No offense taken, I'm just having a hard time reconciling the "math" that says the 400 potency attack is somehow worse than the 300 potency attack (or the 540 is worse than the 440).
No, I understand the "DA = 140 potency" part of it. What I'm having trouble reconciling is that Bloodspiller is 400 potency, and TBN is equal in cost to DA. Thus, if you get 50 blood from TBN, this translates into an additional 400 potency via BS. 400 beats out the 140 gained by a single DA use. By that logic, it would seem that any time you know you can get TBN to pop, you would want to use TBN over DA.That is completely incorrect. I don't really know what to tell you other than that you need to recognize that MP is directly convertible into potency since (outside of Grit and on all single targets) every action that uses Dark Arts provides the same 140 potency. There are only two things you can spend MP on in this case, DPS and Defense/Utility(Dark Mind/Blackest Night), therefore, to determine the value of one, we set it equal to the other and evaluate from there.
The caveat to this, and maybe the part that's missing from this equation, is if BS interrupts the flow of combos. I'm working under the assumption that BS functions like FC/IB etc. in that it doesn't interrupt the link of your combo. If it does not function like FC/IB does, then it should.
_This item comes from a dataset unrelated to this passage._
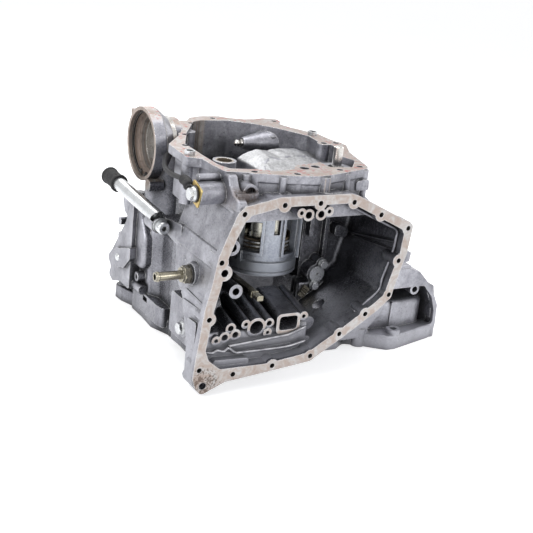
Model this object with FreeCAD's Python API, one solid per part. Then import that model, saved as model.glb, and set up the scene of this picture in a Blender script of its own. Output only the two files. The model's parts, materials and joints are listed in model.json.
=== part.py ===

See my above comment about interrupting the GCD combo. If it does interrupt, then that's a problem, and it should be changed to function like Fell Cleave/Inner Beast. If it doesn't, then the part I'm stuck on is how even two DA's, with a net gain of 280 potency, can somehow be greater than a single GCD that does 400 potency, or 540 with it's own DA.You're also completely ignoring what you're denying is true, which is that Bloodspiller interrupts your normal rotation by being on GCD. This has a cost, so finding the average GCD potency tells you this cost. Now you COULD look at an individual fight in order to determine EXACTLY which GCDs were lost by using Bloodspiller, BUT in a large enough sample it will eventually be exactly equal to the average and it will not change any more, no matter how much you increase the sample size. We're interested in what happens if we were to use an infinitely large sample size because as we increase our size of evaluation more and more, we get closer and closer to the exact values, plain and simple.
It makes no sense to say, "well I crit on that Bloodspiller, therefore it was a DPS increase to use TBN". That kind of belief belongs outside of job balancing and falls in the realm of make believe. (Or Chaos theory perhaps, but we won't get into that.)